[Stored records]

>> start

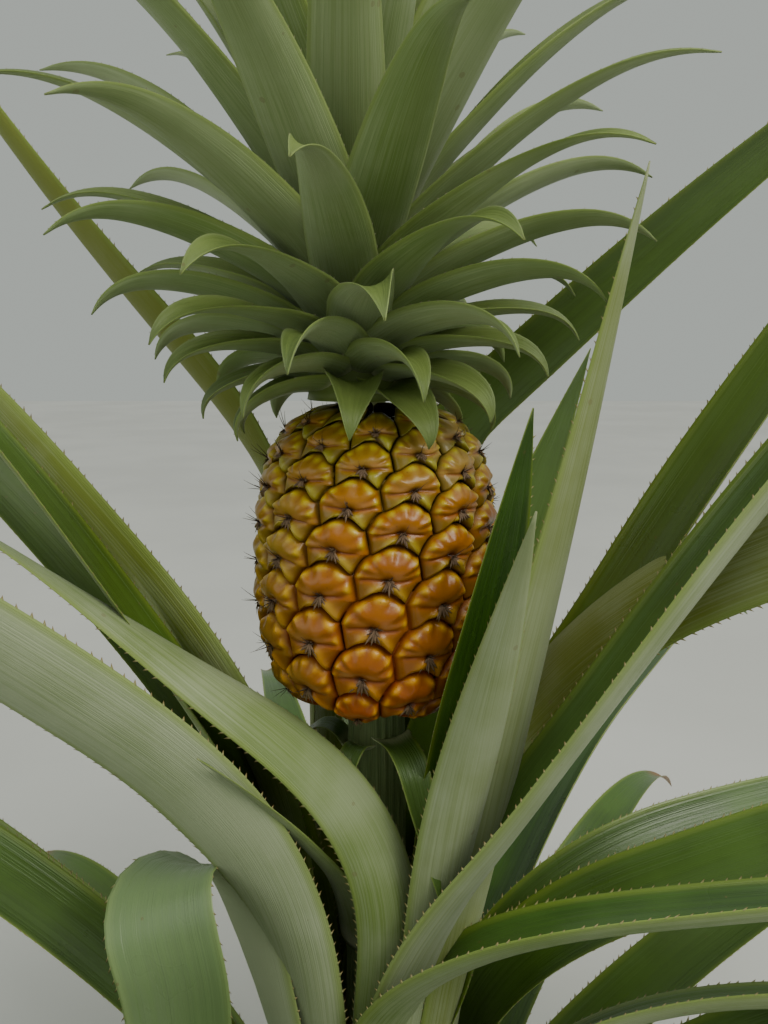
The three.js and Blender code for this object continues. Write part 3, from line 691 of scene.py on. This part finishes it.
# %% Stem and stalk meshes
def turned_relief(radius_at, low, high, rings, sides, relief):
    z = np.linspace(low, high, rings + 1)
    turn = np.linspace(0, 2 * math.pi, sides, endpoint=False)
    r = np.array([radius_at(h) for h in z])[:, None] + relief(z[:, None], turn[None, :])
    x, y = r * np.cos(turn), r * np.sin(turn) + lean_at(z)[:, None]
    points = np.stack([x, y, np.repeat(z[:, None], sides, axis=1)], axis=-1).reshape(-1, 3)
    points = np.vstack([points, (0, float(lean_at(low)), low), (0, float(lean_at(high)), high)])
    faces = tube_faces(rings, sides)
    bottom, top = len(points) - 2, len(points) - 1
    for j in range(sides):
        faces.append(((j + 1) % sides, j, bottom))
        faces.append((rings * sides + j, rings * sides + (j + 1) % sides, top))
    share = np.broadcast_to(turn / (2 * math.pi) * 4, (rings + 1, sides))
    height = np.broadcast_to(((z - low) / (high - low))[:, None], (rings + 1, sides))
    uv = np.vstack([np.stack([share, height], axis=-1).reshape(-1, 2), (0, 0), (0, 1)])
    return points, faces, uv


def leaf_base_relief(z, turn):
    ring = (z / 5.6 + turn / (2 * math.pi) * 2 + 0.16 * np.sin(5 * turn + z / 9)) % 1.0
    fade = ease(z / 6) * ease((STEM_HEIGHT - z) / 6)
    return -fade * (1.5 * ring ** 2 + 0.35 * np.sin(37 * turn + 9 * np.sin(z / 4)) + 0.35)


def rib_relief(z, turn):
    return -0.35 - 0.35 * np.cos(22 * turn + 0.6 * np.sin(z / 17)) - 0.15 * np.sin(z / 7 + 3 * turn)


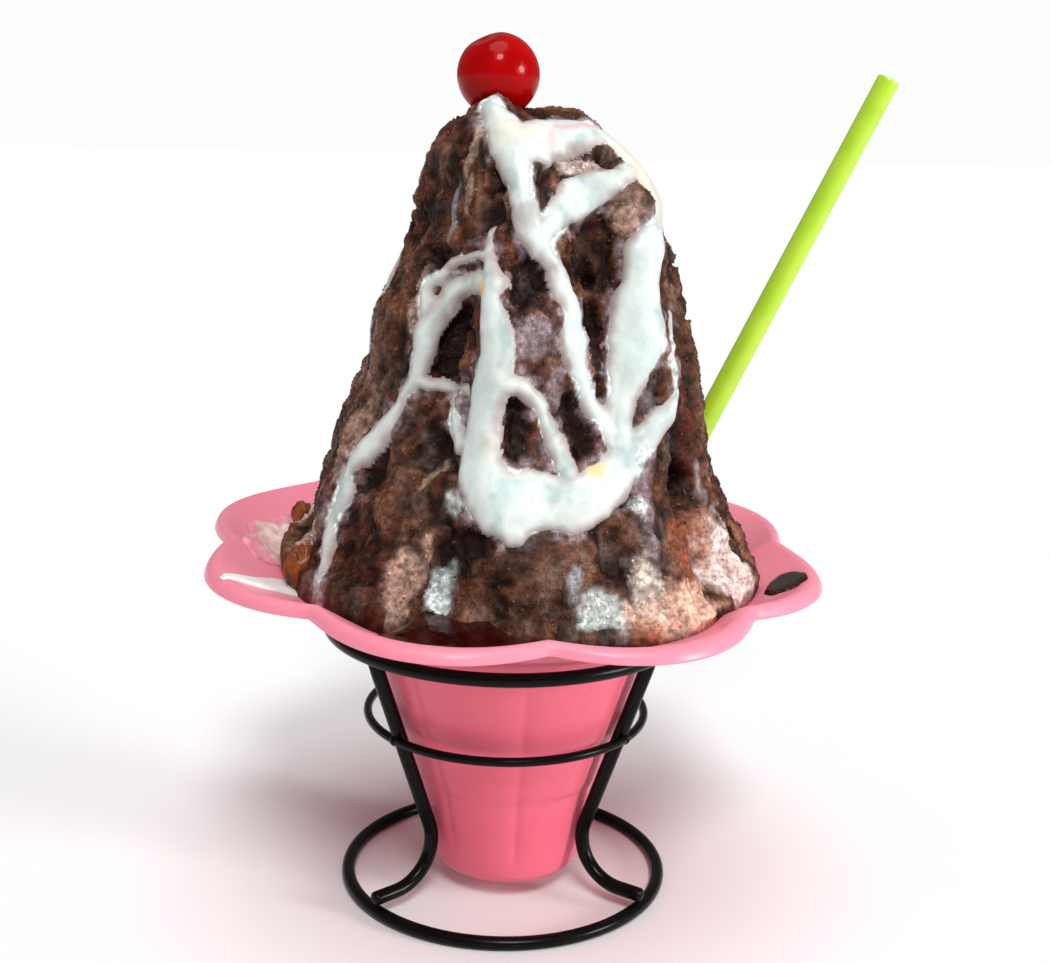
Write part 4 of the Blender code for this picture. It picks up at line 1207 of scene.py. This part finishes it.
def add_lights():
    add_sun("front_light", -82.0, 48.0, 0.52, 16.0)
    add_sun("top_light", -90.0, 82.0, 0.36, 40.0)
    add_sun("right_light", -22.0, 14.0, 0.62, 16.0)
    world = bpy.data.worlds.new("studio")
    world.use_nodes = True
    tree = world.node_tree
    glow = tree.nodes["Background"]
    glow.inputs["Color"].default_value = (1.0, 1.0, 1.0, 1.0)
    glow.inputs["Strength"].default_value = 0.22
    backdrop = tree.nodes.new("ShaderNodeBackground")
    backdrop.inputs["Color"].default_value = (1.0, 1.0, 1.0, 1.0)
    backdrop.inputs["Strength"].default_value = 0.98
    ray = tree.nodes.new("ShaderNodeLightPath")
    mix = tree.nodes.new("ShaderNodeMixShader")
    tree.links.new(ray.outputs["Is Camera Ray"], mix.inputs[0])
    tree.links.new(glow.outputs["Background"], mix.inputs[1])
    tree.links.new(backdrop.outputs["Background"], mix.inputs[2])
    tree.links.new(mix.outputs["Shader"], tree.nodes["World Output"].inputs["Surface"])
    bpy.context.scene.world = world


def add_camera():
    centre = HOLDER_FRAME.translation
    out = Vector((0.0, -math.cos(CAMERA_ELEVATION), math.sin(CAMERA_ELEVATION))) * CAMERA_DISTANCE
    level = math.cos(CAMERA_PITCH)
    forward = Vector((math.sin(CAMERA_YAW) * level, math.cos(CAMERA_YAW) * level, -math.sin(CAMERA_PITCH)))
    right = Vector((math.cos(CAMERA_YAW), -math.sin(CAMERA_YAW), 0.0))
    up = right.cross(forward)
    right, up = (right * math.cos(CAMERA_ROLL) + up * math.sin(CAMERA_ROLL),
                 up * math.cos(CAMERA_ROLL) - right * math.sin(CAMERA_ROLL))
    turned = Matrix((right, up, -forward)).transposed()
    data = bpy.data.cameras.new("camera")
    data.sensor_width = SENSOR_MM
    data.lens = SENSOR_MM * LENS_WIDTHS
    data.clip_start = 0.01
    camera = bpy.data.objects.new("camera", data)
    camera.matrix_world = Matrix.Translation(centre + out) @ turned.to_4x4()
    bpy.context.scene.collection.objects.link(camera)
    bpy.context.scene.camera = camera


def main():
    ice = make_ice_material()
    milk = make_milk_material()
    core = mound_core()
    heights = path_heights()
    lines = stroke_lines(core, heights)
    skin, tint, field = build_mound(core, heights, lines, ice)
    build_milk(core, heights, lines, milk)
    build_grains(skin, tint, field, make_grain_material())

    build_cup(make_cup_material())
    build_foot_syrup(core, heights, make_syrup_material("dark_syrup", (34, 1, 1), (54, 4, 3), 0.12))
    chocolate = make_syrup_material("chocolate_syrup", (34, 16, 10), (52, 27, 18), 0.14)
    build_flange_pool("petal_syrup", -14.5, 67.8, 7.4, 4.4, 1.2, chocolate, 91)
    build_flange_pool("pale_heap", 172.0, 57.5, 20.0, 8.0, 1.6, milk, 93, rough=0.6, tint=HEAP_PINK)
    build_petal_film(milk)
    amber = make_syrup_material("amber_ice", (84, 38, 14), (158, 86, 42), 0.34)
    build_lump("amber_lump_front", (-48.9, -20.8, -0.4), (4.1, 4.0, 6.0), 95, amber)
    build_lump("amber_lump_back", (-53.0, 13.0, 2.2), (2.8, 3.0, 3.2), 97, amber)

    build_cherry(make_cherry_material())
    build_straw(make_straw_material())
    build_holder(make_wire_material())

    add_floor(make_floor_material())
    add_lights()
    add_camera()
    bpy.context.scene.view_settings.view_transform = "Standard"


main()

>> end
>> start

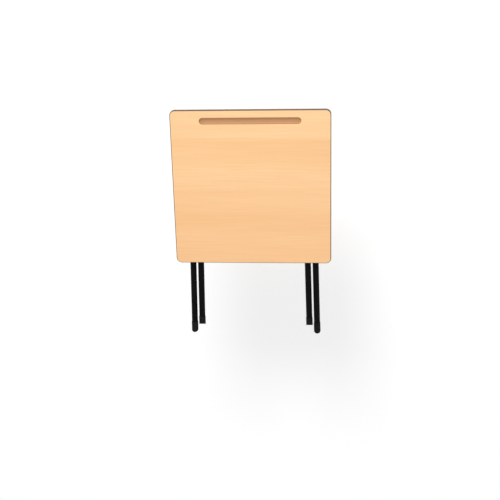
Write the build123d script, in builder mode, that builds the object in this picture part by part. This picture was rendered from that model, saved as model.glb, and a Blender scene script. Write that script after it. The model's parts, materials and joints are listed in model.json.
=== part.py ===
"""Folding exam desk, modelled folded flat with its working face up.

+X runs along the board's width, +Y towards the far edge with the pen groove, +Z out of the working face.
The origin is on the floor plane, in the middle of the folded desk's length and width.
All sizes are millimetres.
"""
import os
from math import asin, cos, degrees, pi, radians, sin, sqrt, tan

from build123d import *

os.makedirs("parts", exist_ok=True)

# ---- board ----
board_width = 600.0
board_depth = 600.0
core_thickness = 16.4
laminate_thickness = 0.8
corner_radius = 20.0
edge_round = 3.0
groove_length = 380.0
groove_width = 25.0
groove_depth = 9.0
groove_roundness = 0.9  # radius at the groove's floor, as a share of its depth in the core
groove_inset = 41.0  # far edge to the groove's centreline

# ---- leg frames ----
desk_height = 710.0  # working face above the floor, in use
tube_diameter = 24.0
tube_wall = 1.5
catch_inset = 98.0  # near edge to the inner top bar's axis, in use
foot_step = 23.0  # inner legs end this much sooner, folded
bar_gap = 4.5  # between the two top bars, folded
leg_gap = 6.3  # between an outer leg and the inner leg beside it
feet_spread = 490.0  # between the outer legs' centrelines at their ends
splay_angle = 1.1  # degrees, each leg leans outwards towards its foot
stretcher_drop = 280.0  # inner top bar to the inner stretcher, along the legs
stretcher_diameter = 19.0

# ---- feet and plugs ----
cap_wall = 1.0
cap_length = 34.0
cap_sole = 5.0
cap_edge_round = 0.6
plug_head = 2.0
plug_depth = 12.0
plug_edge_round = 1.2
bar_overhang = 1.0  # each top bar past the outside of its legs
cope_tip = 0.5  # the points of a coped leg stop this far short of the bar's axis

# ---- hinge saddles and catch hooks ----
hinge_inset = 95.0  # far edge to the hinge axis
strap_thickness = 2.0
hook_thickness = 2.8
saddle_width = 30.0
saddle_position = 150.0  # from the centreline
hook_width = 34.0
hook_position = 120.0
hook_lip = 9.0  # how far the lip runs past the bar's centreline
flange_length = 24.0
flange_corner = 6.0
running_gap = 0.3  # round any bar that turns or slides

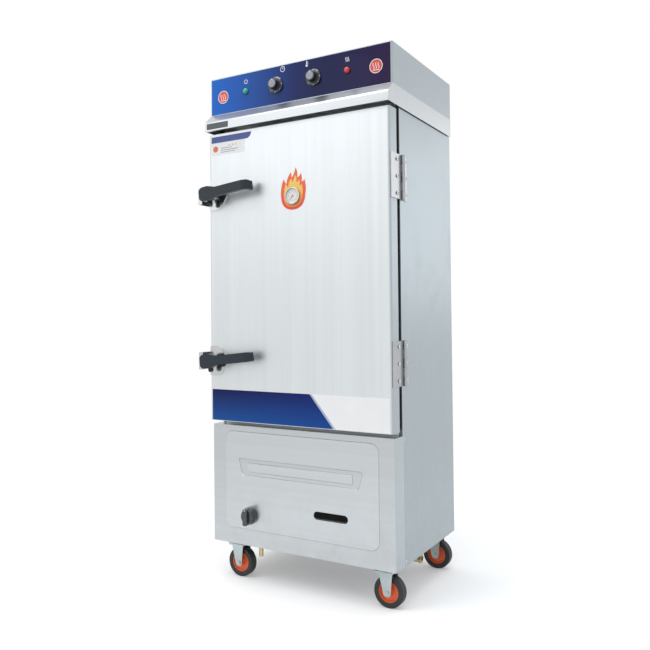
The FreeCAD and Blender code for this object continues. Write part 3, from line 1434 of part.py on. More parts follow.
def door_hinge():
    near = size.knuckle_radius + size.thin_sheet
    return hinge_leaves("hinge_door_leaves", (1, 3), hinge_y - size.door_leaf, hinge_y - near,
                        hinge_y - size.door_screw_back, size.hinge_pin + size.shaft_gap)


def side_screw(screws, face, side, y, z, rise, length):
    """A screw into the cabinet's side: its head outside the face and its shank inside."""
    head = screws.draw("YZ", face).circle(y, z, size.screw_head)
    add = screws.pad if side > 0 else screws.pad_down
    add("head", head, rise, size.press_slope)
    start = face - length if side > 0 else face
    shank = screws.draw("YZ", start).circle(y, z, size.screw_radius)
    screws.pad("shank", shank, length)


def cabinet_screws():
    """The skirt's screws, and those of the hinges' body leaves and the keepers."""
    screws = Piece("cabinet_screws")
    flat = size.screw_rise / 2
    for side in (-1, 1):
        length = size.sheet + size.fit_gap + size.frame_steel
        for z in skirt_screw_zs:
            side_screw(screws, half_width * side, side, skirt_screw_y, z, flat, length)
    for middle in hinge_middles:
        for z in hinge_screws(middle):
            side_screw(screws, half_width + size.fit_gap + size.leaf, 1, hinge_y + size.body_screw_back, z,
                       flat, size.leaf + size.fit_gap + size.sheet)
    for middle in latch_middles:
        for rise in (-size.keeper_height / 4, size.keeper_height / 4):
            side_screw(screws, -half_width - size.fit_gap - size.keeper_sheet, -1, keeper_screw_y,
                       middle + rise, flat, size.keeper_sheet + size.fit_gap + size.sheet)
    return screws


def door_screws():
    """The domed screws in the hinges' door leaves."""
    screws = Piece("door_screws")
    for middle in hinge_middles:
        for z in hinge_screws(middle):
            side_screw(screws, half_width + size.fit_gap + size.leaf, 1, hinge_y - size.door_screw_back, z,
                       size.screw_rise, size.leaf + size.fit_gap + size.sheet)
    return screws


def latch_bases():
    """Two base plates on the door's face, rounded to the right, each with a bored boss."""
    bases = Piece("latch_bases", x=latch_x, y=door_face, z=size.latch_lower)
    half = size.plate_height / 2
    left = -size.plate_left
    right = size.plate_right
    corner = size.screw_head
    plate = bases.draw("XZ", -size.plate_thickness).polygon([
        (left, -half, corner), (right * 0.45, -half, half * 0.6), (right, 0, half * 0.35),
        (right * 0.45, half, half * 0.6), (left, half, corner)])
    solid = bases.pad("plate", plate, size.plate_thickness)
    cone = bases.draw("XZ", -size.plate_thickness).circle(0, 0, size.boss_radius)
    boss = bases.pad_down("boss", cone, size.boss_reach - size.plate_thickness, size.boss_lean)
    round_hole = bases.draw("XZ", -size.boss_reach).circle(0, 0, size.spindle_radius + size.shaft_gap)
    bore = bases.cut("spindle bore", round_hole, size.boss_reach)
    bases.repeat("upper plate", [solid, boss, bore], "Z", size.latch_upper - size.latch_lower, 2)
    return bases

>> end
>> start

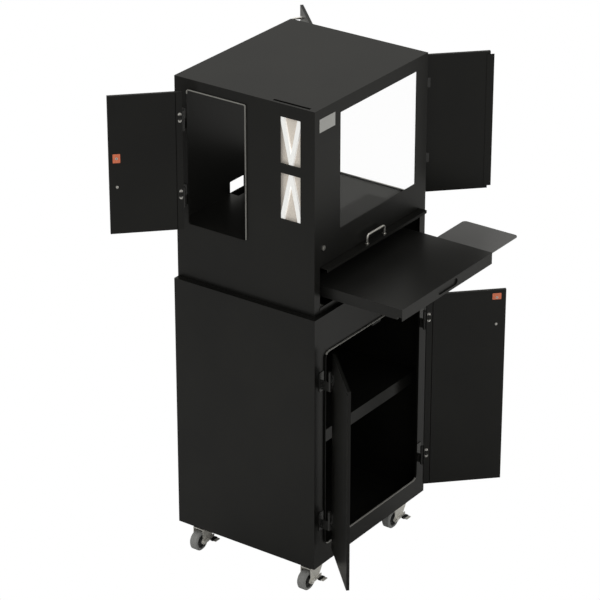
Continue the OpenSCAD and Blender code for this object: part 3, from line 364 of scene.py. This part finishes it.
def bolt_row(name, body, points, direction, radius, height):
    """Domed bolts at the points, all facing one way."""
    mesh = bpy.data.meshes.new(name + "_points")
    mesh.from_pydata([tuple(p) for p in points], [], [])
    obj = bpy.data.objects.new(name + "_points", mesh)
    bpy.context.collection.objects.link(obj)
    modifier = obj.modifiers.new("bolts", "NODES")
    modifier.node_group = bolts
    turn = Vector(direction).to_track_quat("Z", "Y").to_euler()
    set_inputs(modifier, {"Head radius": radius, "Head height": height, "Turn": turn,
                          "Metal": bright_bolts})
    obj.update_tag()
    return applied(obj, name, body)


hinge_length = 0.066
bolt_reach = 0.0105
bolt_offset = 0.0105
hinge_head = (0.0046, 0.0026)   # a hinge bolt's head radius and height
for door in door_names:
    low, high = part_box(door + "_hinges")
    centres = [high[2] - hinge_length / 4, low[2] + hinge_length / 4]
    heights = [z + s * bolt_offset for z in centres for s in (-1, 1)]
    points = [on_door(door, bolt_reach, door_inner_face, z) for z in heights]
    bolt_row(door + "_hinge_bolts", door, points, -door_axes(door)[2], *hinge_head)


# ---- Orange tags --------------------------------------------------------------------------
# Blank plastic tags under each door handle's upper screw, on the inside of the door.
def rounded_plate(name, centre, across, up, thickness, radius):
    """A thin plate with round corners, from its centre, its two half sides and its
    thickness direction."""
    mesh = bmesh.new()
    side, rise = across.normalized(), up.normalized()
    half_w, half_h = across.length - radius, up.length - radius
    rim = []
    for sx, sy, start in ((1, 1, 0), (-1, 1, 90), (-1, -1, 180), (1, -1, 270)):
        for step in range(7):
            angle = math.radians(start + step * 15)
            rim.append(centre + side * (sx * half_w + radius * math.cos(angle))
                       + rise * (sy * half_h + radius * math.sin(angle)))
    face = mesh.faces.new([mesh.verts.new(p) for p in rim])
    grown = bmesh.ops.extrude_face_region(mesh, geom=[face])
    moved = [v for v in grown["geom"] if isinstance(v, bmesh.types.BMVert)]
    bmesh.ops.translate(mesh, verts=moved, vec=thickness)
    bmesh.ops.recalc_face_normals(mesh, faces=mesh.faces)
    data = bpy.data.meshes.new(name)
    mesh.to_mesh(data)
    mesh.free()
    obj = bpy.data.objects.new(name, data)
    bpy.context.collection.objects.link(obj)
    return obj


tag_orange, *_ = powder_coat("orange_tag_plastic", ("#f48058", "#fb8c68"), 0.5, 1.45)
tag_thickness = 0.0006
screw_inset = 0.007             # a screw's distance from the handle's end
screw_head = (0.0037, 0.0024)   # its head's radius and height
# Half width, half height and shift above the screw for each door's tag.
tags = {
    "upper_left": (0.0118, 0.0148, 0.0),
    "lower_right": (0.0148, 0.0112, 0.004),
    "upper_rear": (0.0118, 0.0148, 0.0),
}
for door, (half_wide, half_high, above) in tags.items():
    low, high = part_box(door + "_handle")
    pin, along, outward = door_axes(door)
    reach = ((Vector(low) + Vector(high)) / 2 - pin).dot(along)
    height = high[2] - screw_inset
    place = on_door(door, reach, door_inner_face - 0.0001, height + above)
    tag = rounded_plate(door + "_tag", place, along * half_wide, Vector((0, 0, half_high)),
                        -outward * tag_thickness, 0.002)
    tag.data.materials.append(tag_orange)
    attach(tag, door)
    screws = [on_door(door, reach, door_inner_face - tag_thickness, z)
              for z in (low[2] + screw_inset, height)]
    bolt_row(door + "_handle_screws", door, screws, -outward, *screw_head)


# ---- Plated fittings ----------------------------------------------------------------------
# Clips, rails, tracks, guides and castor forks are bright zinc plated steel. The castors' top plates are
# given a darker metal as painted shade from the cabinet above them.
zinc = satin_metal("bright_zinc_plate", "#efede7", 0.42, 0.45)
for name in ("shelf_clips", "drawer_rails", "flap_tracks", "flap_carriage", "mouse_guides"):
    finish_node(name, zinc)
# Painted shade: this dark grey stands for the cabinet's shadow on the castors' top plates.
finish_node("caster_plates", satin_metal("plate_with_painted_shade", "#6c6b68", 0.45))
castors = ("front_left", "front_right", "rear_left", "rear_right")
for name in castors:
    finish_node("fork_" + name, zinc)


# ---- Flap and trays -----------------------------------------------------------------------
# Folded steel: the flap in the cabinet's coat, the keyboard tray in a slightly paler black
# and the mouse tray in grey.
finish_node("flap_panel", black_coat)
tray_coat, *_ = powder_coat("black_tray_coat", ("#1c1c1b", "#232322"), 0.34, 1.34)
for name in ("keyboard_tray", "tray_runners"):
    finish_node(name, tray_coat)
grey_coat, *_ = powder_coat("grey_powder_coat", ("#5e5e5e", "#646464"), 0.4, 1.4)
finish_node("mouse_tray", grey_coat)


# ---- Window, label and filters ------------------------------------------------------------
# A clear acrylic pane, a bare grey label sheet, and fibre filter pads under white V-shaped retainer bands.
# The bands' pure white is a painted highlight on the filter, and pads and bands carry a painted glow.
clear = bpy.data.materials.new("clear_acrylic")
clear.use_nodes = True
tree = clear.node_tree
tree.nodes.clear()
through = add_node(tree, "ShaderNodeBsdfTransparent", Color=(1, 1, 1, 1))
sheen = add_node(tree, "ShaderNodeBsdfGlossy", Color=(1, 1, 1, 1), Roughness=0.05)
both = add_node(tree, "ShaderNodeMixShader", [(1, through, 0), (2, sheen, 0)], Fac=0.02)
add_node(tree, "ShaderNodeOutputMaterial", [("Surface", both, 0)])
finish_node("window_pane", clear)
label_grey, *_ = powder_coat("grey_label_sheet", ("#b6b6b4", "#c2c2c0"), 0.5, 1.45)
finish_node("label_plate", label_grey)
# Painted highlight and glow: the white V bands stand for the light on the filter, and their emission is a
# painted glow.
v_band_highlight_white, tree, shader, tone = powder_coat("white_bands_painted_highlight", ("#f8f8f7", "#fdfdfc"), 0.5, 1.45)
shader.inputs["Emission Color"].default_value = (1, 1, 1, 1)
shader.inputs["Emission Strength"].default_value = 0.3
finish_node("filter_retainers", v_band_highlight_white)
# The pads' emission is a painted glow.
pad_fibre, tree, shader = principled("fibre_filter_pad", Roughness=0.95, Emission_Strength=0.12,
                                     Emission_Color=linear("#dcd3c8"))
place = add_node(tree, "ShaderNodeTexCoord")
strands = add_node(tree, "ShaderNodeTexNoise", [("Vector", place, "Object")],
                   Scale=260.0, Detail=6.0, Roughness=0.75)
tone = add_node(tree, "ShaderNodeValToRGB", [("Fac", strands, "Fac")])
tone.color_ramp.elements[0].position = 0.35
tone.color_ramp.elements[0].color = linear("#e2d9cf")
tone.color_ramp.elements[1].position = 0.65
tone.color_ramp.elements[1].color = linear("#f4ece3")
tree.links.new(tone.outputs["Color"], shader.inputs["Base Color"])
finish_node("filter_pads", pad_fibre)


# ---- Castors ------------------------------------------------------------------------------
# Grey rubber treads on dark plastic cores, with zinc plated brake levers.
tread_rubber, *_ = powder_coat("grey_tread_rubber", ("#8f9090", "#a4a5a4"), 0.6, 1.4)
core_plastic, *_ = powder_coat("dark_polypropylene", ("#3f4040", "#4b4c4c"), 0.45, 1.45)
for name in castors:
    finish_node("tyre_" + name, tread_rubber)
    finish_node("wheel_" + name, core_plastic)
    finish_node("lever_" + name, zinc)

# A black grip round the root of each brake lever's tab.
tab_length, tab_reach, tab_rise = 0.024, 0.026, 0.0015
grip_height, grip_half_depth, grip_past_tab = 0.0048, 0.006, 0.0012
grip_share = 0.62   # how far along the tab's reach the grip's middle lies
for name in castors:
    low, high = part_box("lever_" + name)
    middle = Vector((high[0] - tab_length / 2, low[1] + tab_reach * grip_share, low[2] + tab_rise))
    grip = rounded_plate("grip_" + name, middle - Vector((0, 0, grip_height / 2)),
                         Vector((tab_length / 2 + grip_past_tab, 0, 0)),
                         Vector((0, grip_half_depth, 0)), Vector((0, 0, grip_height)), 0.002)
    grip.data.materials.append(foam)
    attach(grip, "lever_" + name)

>> end

- TASK PROMPT:
Report each line in the data that holds the word "attach".

- PROBLEM SOLUTION:
    attach(tag, door)
    attach(grip, "lever_" + name)